非現実に身を竦ませることもせずに、オーギは急いで自分のやるべきことをしようと。
「あっと、えっと、治療、治す?」
したところで、すぐさま現実的な思考にその行動を邪魔される。
「いや、違うな……。救急車を、」
はたしてこんな場所に来てくれるのだろうか?
車は確実に来ることは出来ないとして、せめて搬入しやすいように患者の体を崖の上まで運ぶべきだろうか。
触れようとした所で、
「………………………………………」
彼女の体を支えている青年が、先輩魔法使いの行動をじっと見上げ。
「……っぐ」
今まさに懐から携帯電話を取り出して、然るべき機関へ然るべき通告をしようとしていた。

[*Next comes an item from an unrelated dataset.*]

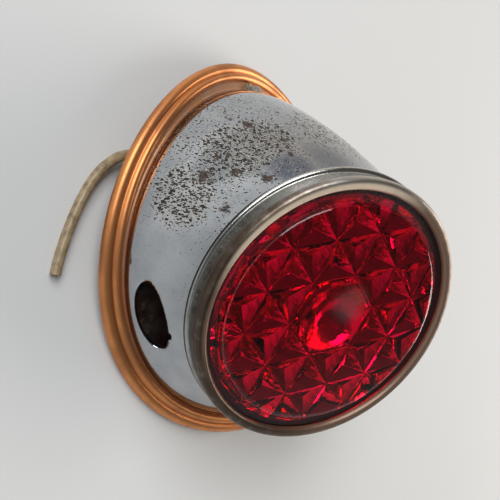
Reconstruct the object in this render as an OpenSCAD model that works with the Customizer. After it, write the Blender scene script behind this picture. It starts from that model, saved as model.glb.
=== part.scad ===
// Motorcycle tail light for a curved mudguard: a plated body on a copper-plated base ring, with a
// push-on bezel that holds a moulded red lens, a sprung bayonet bulb holder and one feed wire.
// Millimetres. The base ring stands on z = 0, +Z leaves the mudguard, +X runs to the short side.

/* [Base] */
// Outer radius of the base ring
base_r = 62; // [60:0.5:66]
// Radius of the mudguard that the base fits
seat_r = 205; // [170:5:400]
// Thickness of the flat base plate under the body
plate_sheet = 1; // [0.8:0.1:1.4]
// Gap between the mudguard and the base plate
plate_lift = 0.3; // [0.1:0.1:0.6]

/* [Body] */
// Inset of the body's wall from the edge of the base ring
foot_inset = 7.6; // [7.4:0.1:10]
// Shift of the wall's foot on the base ring towards the short side
foot_shift = 1.6; // [0:0.1:1.6]
// Wall thickness of the body
wall = 0.9; // [0.7:0.1:1.2]
// Thickness of the body's turned-out foot
foot_sheet = 0.8; // [0.6:0.1:1.1]
// How far the wall rises straight from the foot, as a share of its run
foot_rise = 0.2; // [0.1:0.01:0.35]
// How far the wall runs straight into the lip, as a share of its run
lip_run = 0.28; // [0.15:0.01:0.35]
// Spread of the wall below the lip, as a slope
lip_spread = 0.27; // [0.1:0.01:0.35]

/* [Number plate window] */
// Direction of the window round the body, from +X
window_angle = -25; // [-60:1:60]
// Height of the window's middle
window_z = 13.7; // [13:0.1:15]
// Length of the window round the body
window_w = 21; // [14:0.5:24]
// Height of the window
window_h = 9.2; // [6:0.2:10]
// Lean of the window along the foot
window_lean = -2.5; // [-12:0.5:12]
// Radius of the small notch in the window's upper edge
window_notch = 1.2; // [0.8:0.1:2]

/* [Lens head] */
// Tilt of the lens towards the short side
head_tilt = 32.5; // [25:0.5:36]
// Distance of the lens centre from the base's centre line
head_x = 25; // [18:0.5:27]
// Height of the lens centre
head_z = 52.2; // [50:0.2:62]
// Outer radius of the body's collar, which carries the bezel
collar_r = 38.8; // [36:0.2:40]
// Running gap between the collar and the bezel
collar_gap = 0.3; // [0.3:0.05:0.5]
// Thickness of the bezel's sheet
bezel_sheet = 0.8; // [0.6:0.1:1]

/* [Lens] */
// Thickness of the lens's flat rim
lens_rim = 1.85; // [1.5:0.05:2.5]
// Width of the plain border inside the bezel's mouth
lens_border = 4; // [2:0.5:7]
// Side of the triangular prisms
prism_side = 13.3; // [8:0.1:18]
// Slope of the prisms' faces
prism_slope = 0.72; // [0.4:0.02:0.85]
// Radius of the bull's eye in the middle
eye_r = 10.8; // [8:0.2:13]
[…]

いたって常識的な指先を、尋常ならざる非常識の視線によって抑制しようとする。
それでもそんなサイコキネシスなやり取りなどに構っている場合ではなく、一瞬こそ怯んだものの再び携帯電話のボタンを圧迫しようと。
「大魔法使い」
する前に、トゥーイの首輪型発声装置から人の声が聞こえてくる。
「大魔法使いお待ちを頂けませんか」
視線だけはじっとオーギに定められていて、その濃い葡萄ジュースの様な色素からは何の感情も読み取れそうにない。
「大魔法使い時計の執事は可能ですアプリケーションよりもはるかに確実で今作においてはそれが何よりの好奇心となるでしょう」
相変わらずそれは何を言っているのだろうか、何のことやらオーギにはさっぱりわからなかった。
だが。
「オーギさん」
戸惑う彼を他所に、すっかり悲鳴を腹内に圧殺し尽くしていたキンシが、異常なまでに冷静な口ぶりで青年の意思を翻訳する。
「メイさんを、えっと……彼女を病院に送るのは、今は勘弁してください」
「どうして」
疑問を向けていながらも、ようやく言葉を理解できそうになってオーギの指は既に携帯から離れている。
「それは、彼女と……、多分彼女にとって何よりも大事な人が望まないから。だから彼女は望まないのです」
キンシはあくまでも独自の解釈にて、青年の腕の中で意識を揺蕩う彼女のもとにようやく跪く。
そしてそれ以上何を言うでもなく、大した意味もないと分かっていながら彼女の頬に。
すっかり雨に濡れて、綺麗に整えられているはずの衣服には大量の汚れが赤黒く。
あまりに殴打され過ぎて内部の皮膚が腫れあがっている。
その皮下に膨張する出血の熱がただ一つの生きている証として、キンシは血液にまみれ傷だらけになっている彼女の体にそっと触れた。